= GIVEN PROBLEM =
Output every line below exactly.
==== GIVEN INFORMATION ====
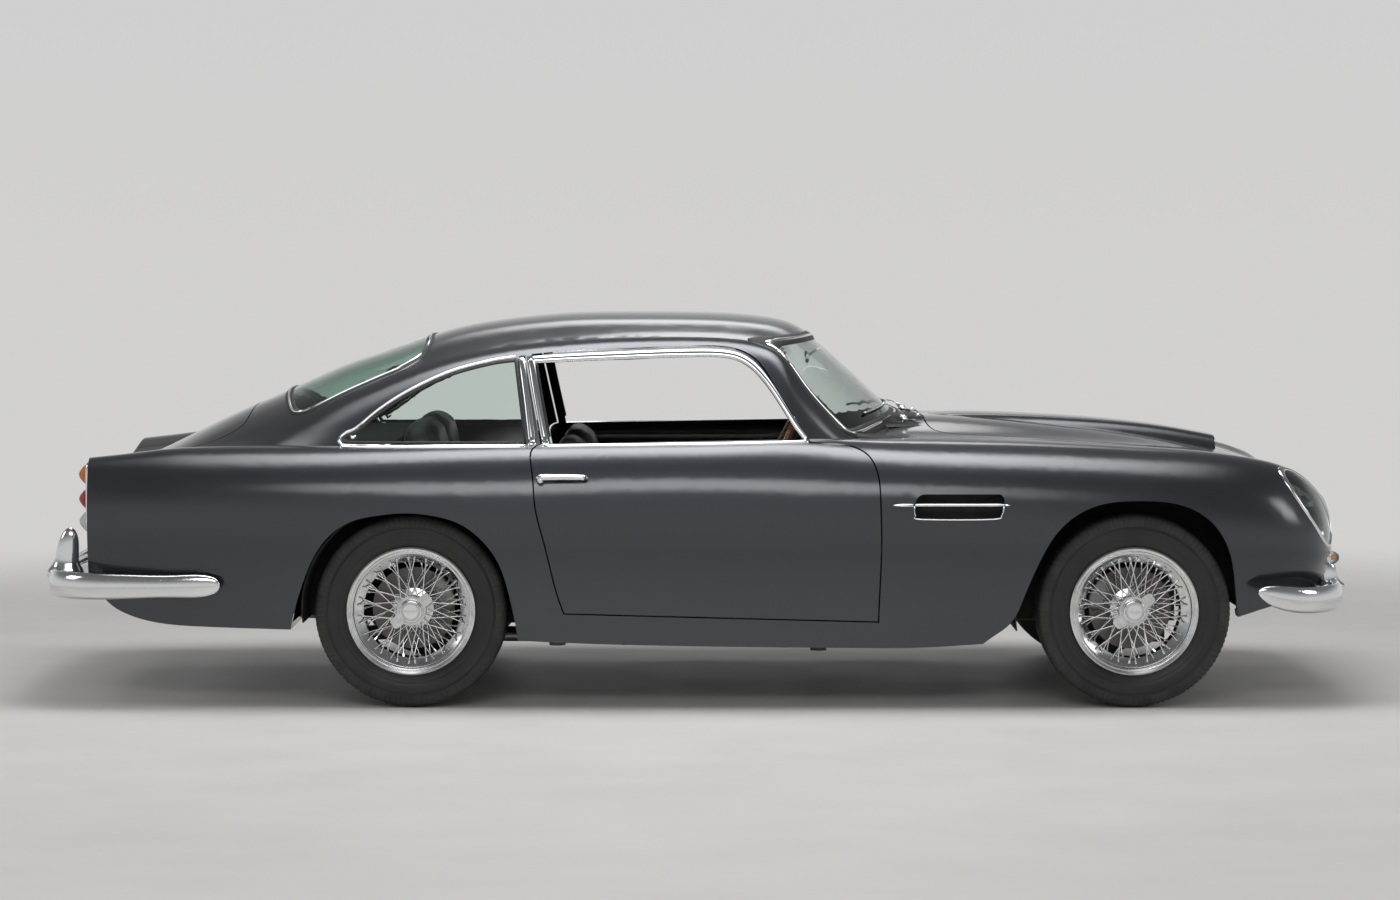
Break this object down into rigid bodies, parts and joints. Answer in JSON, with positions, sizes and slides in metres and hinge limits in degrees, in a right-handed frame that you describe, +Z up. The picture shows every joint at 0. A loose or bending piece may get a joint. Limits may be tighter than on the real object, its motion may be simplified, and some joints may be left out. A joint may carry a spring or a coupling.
{
  "type": "coupe car",
  "caption": "Two-door fastback coupe with opening doors, front-hinged bonnet, boot lid, steered wire wheels and a hollow four-seat cabin.",
  "frame": {"origin": "on the ground under the middle of the overall length", "axes": "+X towards the nose, +Y to the car's left side, +Z up"},
  "size_m": [4.5869, 1.6772, 1.3509],
  "materials": {
    "body_paint": "metallic gloss",
    "glass": "clear, faint green",
    "underbody_paint": "satin black",
    "cast_metal": "painted",
    "disc_iron": "turned",
    "exhaust_steel": "satin",
    "chrome_trim": "polished",
    "lamp_silver": "polished reflector behind clear glass",
    "lamp_red": "clear tinted",
    "lamp_clear": "clear",
    "seat_leather": "satin black",
    "dash_trim": "satin black",
    "column_black": "satin black",
    "rim_wood": "varnished",
    "tyre_rubber": "matt"
  },
  "bodies": {
    "body": {"sills": "body_paint", "front_body": "body_paint", "rear_body": "body_paint", "roof": "body_paint", "windscreen": "glass", "rear_window": "glass", "quarter_windows": "glass", "floor_pan": "underbody_paint", "front_wheelhouses": "underbody_paint", "rear_wheelhouses": "underbody_paint", "engine_block": "cast_metal", "exhaust": "exhaust_steel", "front_suspension": "cast_metal", "rear_axle": "cast_metal", "front_bumper": "chrome_trim", "rear_bumper": "chrome_trim", "grille": "chrome_trim", "headlamps": "lamp_silver", "headlamp_covers": "glass", "tail_lamps": "lamp_red", "front_indicators": "lamp_clear", "front_seats": "seat_leather", "rear_seat": "seat_leather", "dashboard": "dash_trim", "steering_column": "column_black", "wipers": "chrome_trim", "jack_pads": "column_black"},
    "door_right": {"door_right": "body_paint", "door_trim_right": "seat_leather"},
    "door_left": {"door_left": "body_paint", "door_trim_left": "seat_leather"},
    "bonnet": {"bonnet": "body_paint"},
    "boot_lid": {"boot_lid": "body_paint"},
    "steering_wheel": {"steering_wheel": "rim_wood"},
    "knuckle_right": {"knuckle_right": "cast_metal"},
    "knuckle_left": {"knuckle_left": "cast_metal"},
    "road_wheel_front_right": {"tyre_front_right": "tyre_rubber", "wheel_front_right": "chrome_trim", "brake_disc_front_right": "disc_iron"},
    "road_wheel_front_left": {"tyre_front_left": "tyre_rubber", "wheel_front_left": "chrome_trim", "brake_disc_front_left": "disc_iron"},
    "road_wheel_rear_right": {"tyre_rear_right": "tyre_rubber", "wheel_rear_right": "chrome_trim", "brake_disc_rear_right": "disc_iron"},
    "road_wheel_rear_left": {"tyre_rear_left": "tyre_rubber", "wheel_rear_left": "chrome_trim", "brake_disc_rear_left": "disc_iron"}
  },
  "joints": [
    {"name": "door_right_hinge", "type": "hinge", "parent": "body", "child": "door_right", "pos_m": [0.6325, -0.842, 0.55], "axis": [0, 0, 1], "range_deg": [0, 65]},
    {"name": "door_left_hinge", "type": "hinge", "parent": "body", "child": "door_left", "pos_m": [0.6325, 0.842, 0.55], "axis": [0, 0, -1], "range_deg": [0, 65]},
    {"name": "bonnet_hinge", "type": "hinge", "parent": "body", "child": "bonnet", "pos_m": [2.0765, 0, 0.797], "axis": [0, 1, 0], "range_deg": [0, 50]},
    {"name": "boot_hinge", "type": "hinge", "parent": "body", "child": "boot_lid", "pos_m": [-1.5825, 0, 1.024], "axis": [0, 1, 0], "range_deg": [0, 60]},
    {"name": "steer_right", "type": "hinge", "parent": "body", "child": "knuckle_right", "pos_m": [1.506, -0.598, 0.334], "axis": [0, 0, 1], "range_deg": [-28, 28]},
    {"name": "steer_left", "type": "hinge", "parent": "body", "child": "knuckle_left", "pos_m": [1.506, 0.598, 0.334], "axis": [0, 0, 1], "range_deg": [-28, 28]},
    {"name": "steering_wheel_turn", "type": "hinge", "parent": "body", "child": "steering_wheel", "pos_m": [0.29, -0.36, 0.86], "axis": [-0.891, 0, 0.454], "range_deg": [-480, 480]},
    {"name": "wheel_front_right_spin", "type": "hinge", "parent": "knuckle_right", "child": "road_wheel_front_right", "pos_m": [1.506, -0.686, 0.334], "axis": [0, 1, 0], "continuous": true},
    {"name": "wheel_front_left_spin", "type": "hinge", "parent": "knuckle_left", "child": "road_wheel_front_left", "pos_m": [1.506, 0.686, 0.334], "axis": [0, 1, 0], "continuous": true},
    {"name": "wheel_rear_right_spin", "type": "hinge", "parent": "body", "child": "road_wheel_rear_right", "pos_m": [-0.983, -0.6795, 0.334], "axis": [0, 1, 0], "continuous": true},
    {"name": "wheel_rear_left_spin", "type": "hinge", "parent": "body", "child": "road_wheel_rear_left", "pos_m": [-0.983, 0.6795, 0.334], "axis": [0, 1, 0], "continuous": true}
  ],
  "couplings": [
    {"joint": "steer_left", "follows": "steer_right", "ratio": 1},
    {"joint": "steering_wheel_turn", "follows": "steer_right", "ratio": 17}
  ]
}
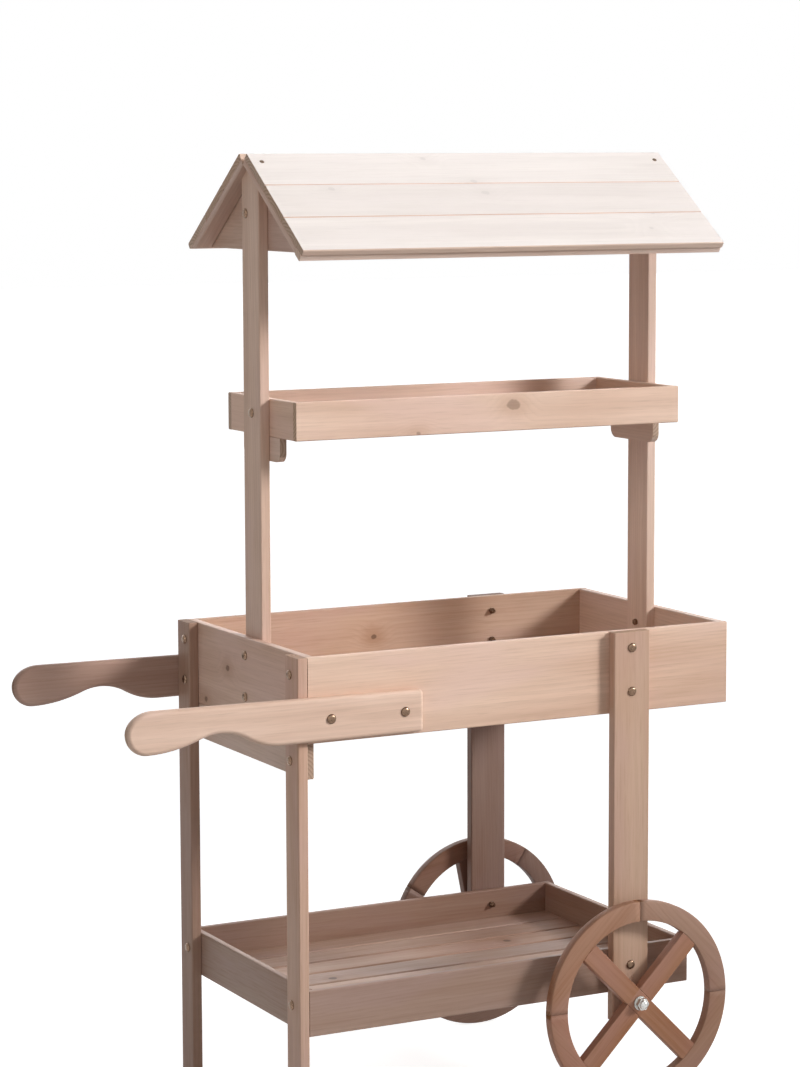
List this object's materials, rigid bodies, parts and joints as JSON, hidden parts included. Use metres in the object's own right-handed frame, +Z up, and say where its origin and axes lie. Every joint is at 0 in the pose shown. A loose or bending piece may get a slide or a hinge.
====
= COMPLETE ANSWER =
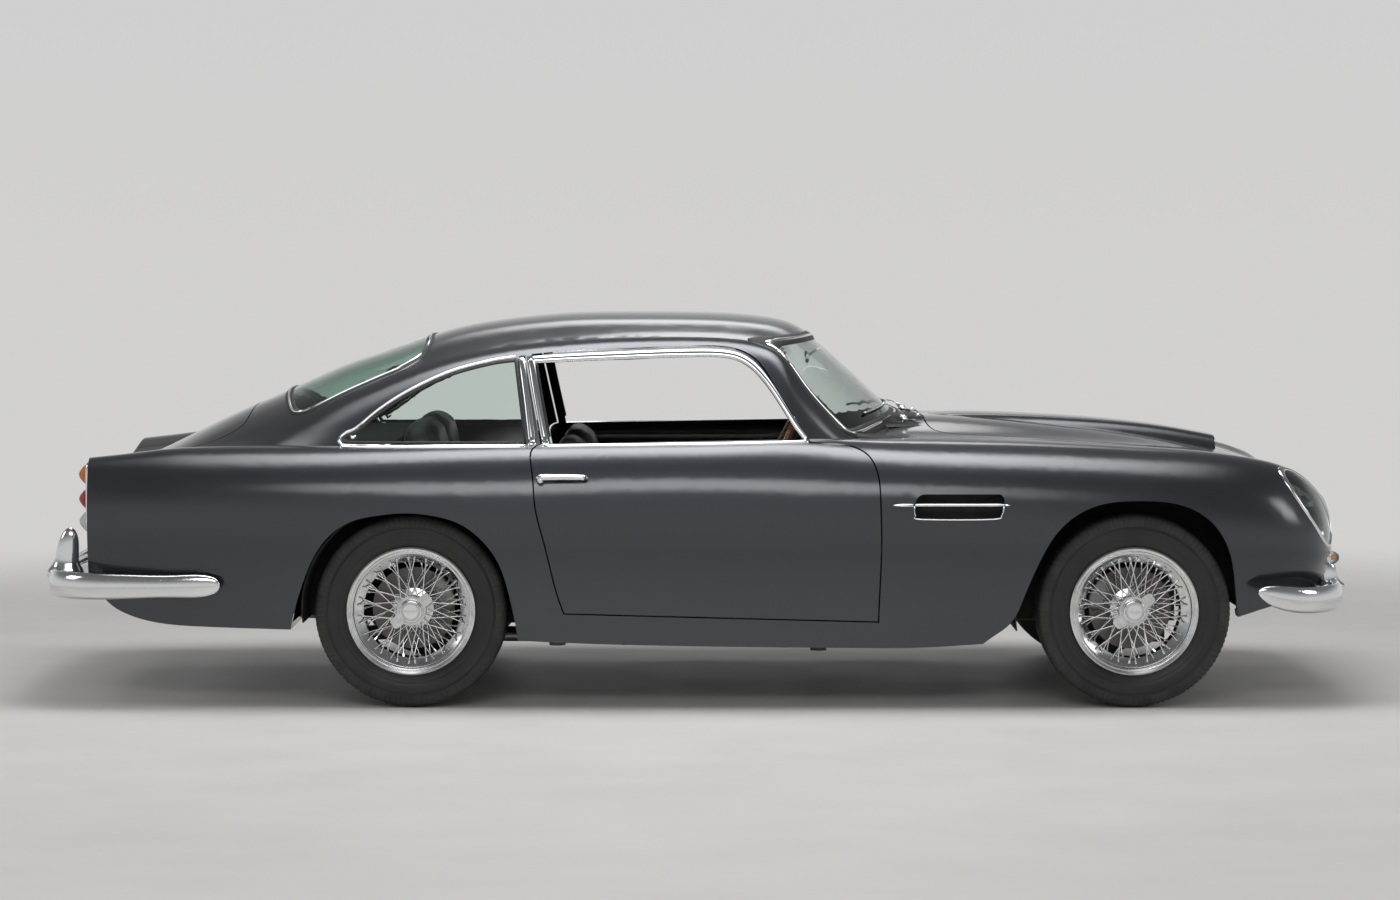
Break this object down into rigid bodies, parts and joints. Answer in JSON, with positions, sizes and slides in metres and hinge limits in degrees, in a right-handed frame that you describe, +Z up. The picture shows every joint at 0. A loose or bending piece may get a joint. Limits may be tighter than on the real object, its motion may be simplified, and some joints may be left out. A joint may carry a spring or a coupling.
{
  "type": "coupe car",
  "caption": "Two-door fastback coupe with opening doors, front-hinged bonnet, boot lid, steered wire wheels and a hollow four-seat cabin.",
  "frame": {"origin": "on the ground under the middle of the overall length", "axes": "+X towards the nose, +Y to the car's left side, +Z up"},
  "size_m": [4.5869, 1.6772, 1.3509],
  "materials": {
    "body_paint": "metallic gloss",
    "glass": "clear, faint green",
    "underbody_paint": "satin black",
    "cast_metal": "painted",
    "disc_iron": "turned",
    "exhaust_steel": "satin",
    "chrome_trim": "polished",
    "lamp_silver": "polished reflector behind clear glass",
    "lamp_red": "clear tinted",
    "lamp_clear": "clear",
    "seat_leather": "satin black",
    "dash_trim": "satin black",
    "column_black": "satin black",
    "rim_wood": "varnished",
    "tyre_rubber": "matt"
  },
  "bodies": {
    "body": {"sills": "body_paint", "front_body": "body_paint", "rear_body": "body_paint", "roof": "body_paint", "windscreen": "glass", "rear_window": "glass", "quarter_windows": "glass", "floor_pan": "underbody_paint", "front_wheelhouses": "underbody_paint", "rear_wheelhouses": "underbody_paint", "engine_block": "cast_metal", "exhaust": "exhaust_steel", "front_suspension": "cast_metal", "rear_axle": "cast_metal", "front_bumper": "chrome_trim", "rear_bumper": "chrome_trim", "grille": "chrome_trim", "headlamps": "lamp_silver", "headlamp_covers": "glass", "tail_lamps": "lamp_red", "front_indicators": "lamp_clear", "front_seats": "seat_leather", "rear_seat": "seat_leather", "dashboard": "dash_trim", "steering_column": "column_black", "wipers": "chrome_trim", "jack_pads": "column_black"},
    "door_right": {"door_right": "body_paint", "door_trim_right": "seat_leather"},
    "door_left": {"door_left": "body_paint", "door_trim_left": "seat_leather"},
    "bonnet": {"bonnet": "body_paint"},
    "boot_lid": {"boot_lid": "body_paint"},
    "steering_wheel": {"steering_wheel": "rim_wood"},
    "knuckle_right": {"knuckle_right": "cast_metal"},
    "knuckle_left": {"knuckle_left": "cast_metal"},
    "road_wheel_front_right": {"tyre_front_right": "tyre_rubber", "wheel_front_right": "chrome_trim", "brake_disc_front_right": "disc_iron"},
    "road_wheel_front_left": {"tyre_front_left": "tyre_rubber", "wheel_front_left": "chrome_trim", "brake_disc_front_left": "disc_iron"},
    "road_wheel_rear_right": {"tyre_rear_right": "tyre_rubber", "wheel_rear_right": "chrome_trim", "brake_disc_rear_right": "disc_iron"},
    "road_wheel_rear_left": {"tyre_rear_left": "tyre_rubber", "wheel_rear_left": "chrome_trim", "brake_disc_rear_left": "disc_iron"}
  },
  "joints": [
    {"name": "door_right_hinge", "type": "hinge", "parent": "body", "child": "door_right", "pos_m": [0.6325, -0.842, 0.55], "axis": [0, 0, 1], "range_deg": [0, 65]},
    {"name": "door_left_hinge", "type": "hinge", "parent": "body", "child": "door_left", "pos_m": [0.6325, 0.842, 0.55], "axis": [0, 0, -1], "range_deg": [0, 65]},
    {"name": "bonnet_hinge", "type": "hinge", "parent": "body", "child": "bonnet", "pos_m": [2.0765, 0, 0.797], "axis": [0, 1, 0], "range_deg": [0, 50]},
    {"name": "boot_hinge", "type": "hinge", "parent": "body", "child": "boot_lid", "pos_m": [-1.5825, 0, 1.024], "axis": [0, 1, 0], "range_deg": [0, 60]},
    {"name": "steer_right", "type": "hinge", "parent": "body", "child": "knuckle_right", "pos_m": [1.506, -0.598, 0.334], "axis": [0, 0, 1], "range_deg": [-28, 28]},
    {"name": "steer_left", "type": "hinge", "parent": "body", "child": "knuckle_left", "pos_m": [1.506, 0.598, 0.334], "axis": [0, 0, 1], "range_deg": [-28, 28]},
    {"name": "steering_wheel_turn", "type": "hinge", "parent": "body", "child": "steering_wheel", "pos_m": [0.29, -0.36, 0.86], "axis": [-0.891, 0, 0.454], "range_deg": [-480, 480]},
    {"name": "wheel_front_right_spin", "type": "hinge", "parent": "knuckle_right", "child": "road_wheel_front_right", "pos_m": [1.506, -0.686, 0.334], "axis": [0, 1, 0], "continuous": true},
    {"name": "wheel_front_left_spin", "type": "hinge", "parent": "knuckle_left", "child": "road_wheel_front_left", "pos_m": [1.506, 0.686, 0.334], "axis": [0, 1, 0], "continuous": true},
    {"name": "wheel_rear_right_spin", "type": "hinge", "parent": "body", "child": "road_wheel_rear_right", "pos_m": [-0.983, -0.6795, 0.334], "axis": [0, 1, 0], "continuous": true},
    {"name": "wheel_rear_left_spin", "type": "hinge", "parent": "body", "child": "road_wheel_rear_left", "pos_m": [-0.983, 0.6795, 0.334], "axis": [0, 1, 0], "continuous": true}
  ],
  "couplings": [
    {"joint": "steer_left", "follows": "steer_right", "ratio": 1},
    {"joint": "steering_wheel_turn", "follows": "steer_right", "ratio": 17}
  ]
}
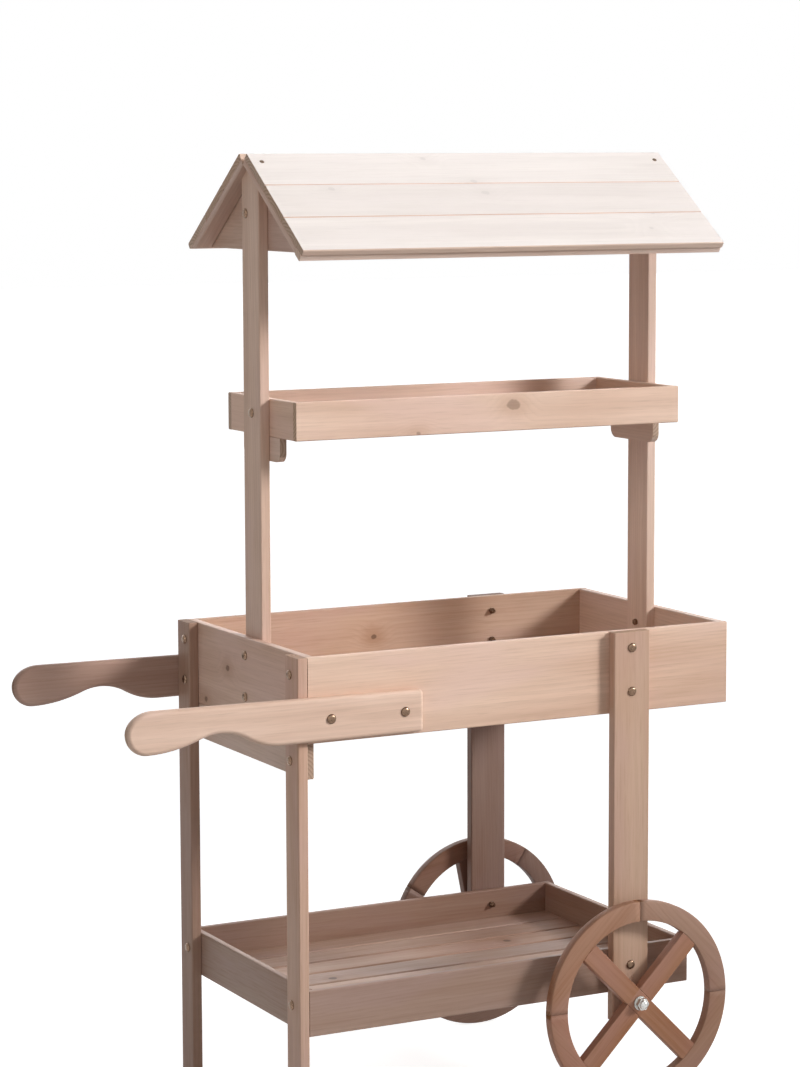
List this object's materials, rigid bodies, parts and joints as JSON, hidden parts included. Use metres in the object's own right-handed frame, +Z up, and say where its origin and axes lie. Every joint is at 0 in the pose shown. A loose or bending piece may get a slide or a hinge.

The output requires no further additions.